-- Begin Data excerpt --

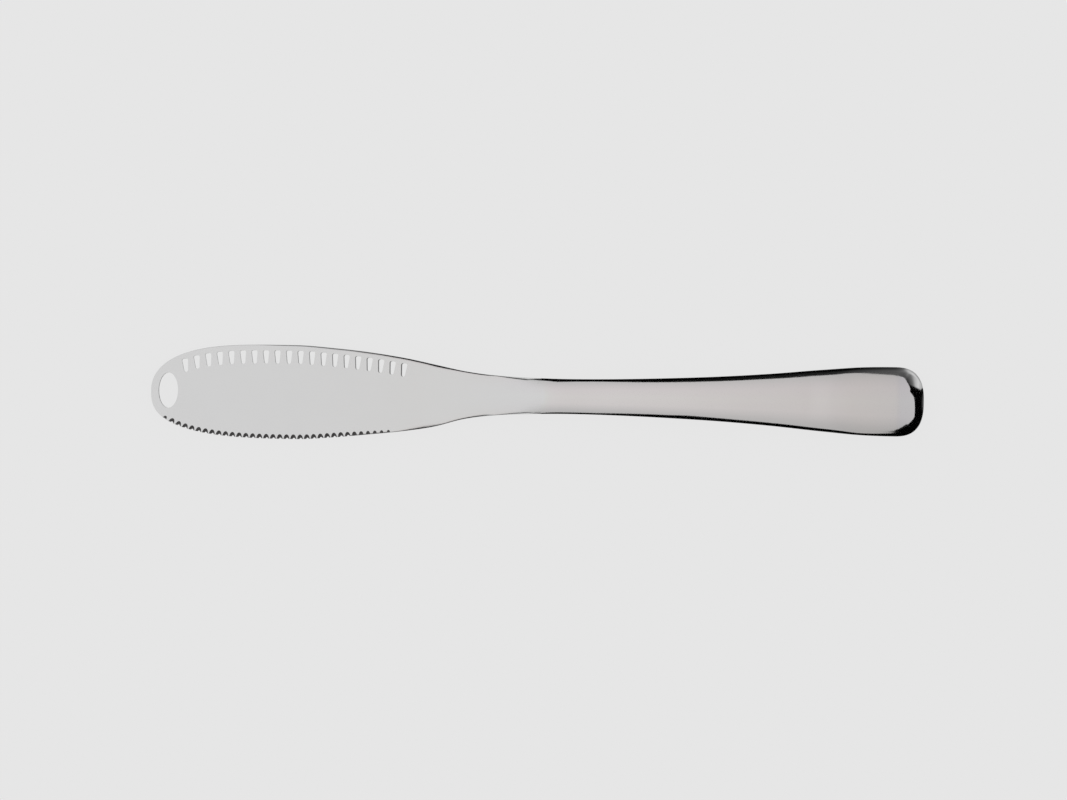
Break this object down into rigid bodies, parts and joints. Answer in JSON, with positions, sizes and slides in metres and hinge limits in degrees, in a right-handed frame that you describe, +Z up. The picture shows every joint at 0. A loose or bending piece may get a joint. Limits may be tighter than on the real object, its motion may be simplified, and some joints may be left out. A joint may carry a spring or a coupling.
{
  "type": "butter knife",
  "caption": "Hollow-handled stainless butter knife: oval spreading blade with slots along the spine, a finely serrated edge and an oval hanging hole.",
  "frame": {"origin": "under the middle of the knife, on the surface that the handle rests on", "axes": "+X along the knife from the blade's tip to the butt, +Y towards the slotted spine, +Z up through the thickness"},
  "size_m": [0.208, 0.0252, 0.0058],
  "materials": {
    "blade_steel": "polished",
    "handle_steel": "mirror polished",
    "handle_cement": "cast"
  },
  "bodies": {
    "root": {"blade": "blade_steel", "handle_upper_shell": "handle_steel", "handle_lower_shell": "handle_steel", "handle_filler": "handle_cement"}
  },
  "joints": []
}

-- End Data excerpt --

* [Direction]:
Output all of the data again, exactly.

* [Solved problem]:
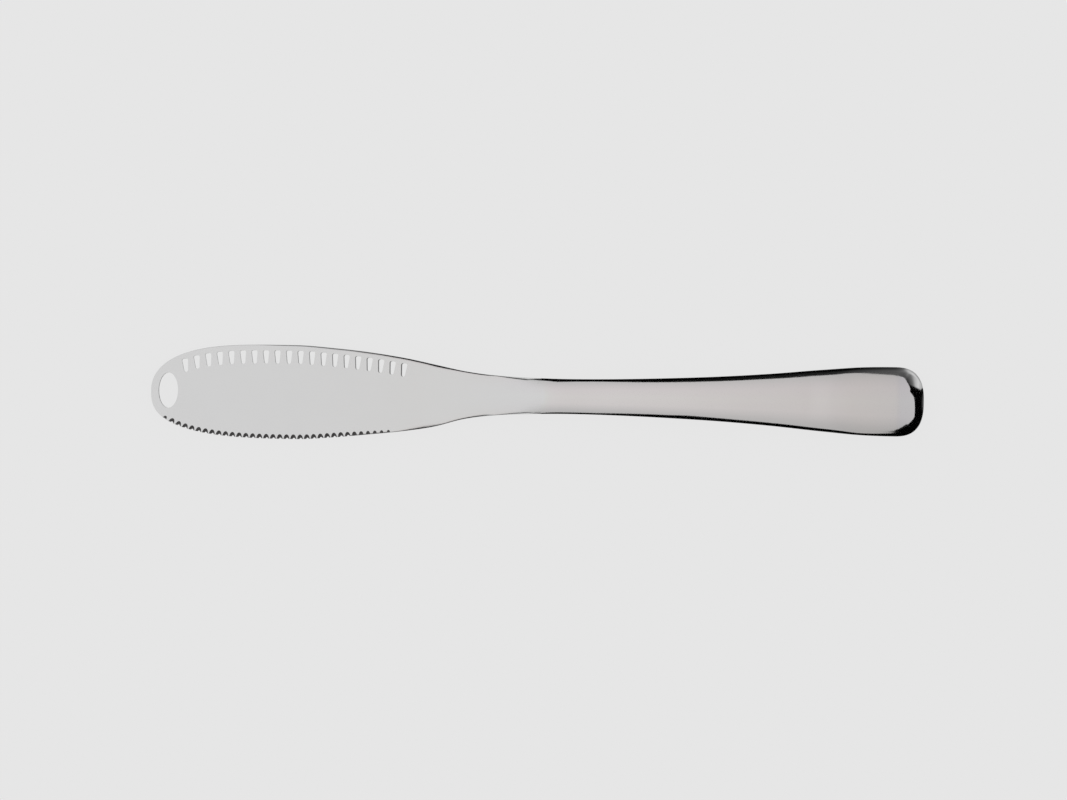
Break this object down into rigid bodies, parts and joints. Answer in JSON, with positions, sizes and slides in metres and hinge limits in degrees, in a right-handed frame that you describe, +Z up. The picture shows every joint at 0. A loose or bending piece may get a joint. Limits may be tighter than on the real object, its motion may be simplified, and some joints may be left out. A joint may carry a spring or a coupling.
{
  "type": "butter knife",
  "caption": "Hollow-handled stainless butter knife: oval spreading blade with slots along the spine, a finely serrated edge and an oval hanging hole.",
  "frame": {"origin": "under the middle of the knife, on the surface that the handle rests on", "axes": "+X along the knife from the blade's tip to the butt, +Y towards the slotted spine, +Z up through the thickness"},
  "size_m": [0.208, 0.0252, 0.0058],
  "materials": {
    "blade_steel": "polished",
    "handle_steel": "mirror polished",
    "handle_cement": "cast"
  },
  "bodies": {
    "root": {"blade": "blade_steel", "handle_upper_shell": "handle_steel", "handle_lower_shell": "handle_steel", "handle_filler": "handle_cement"}
  },
  "joints": []
}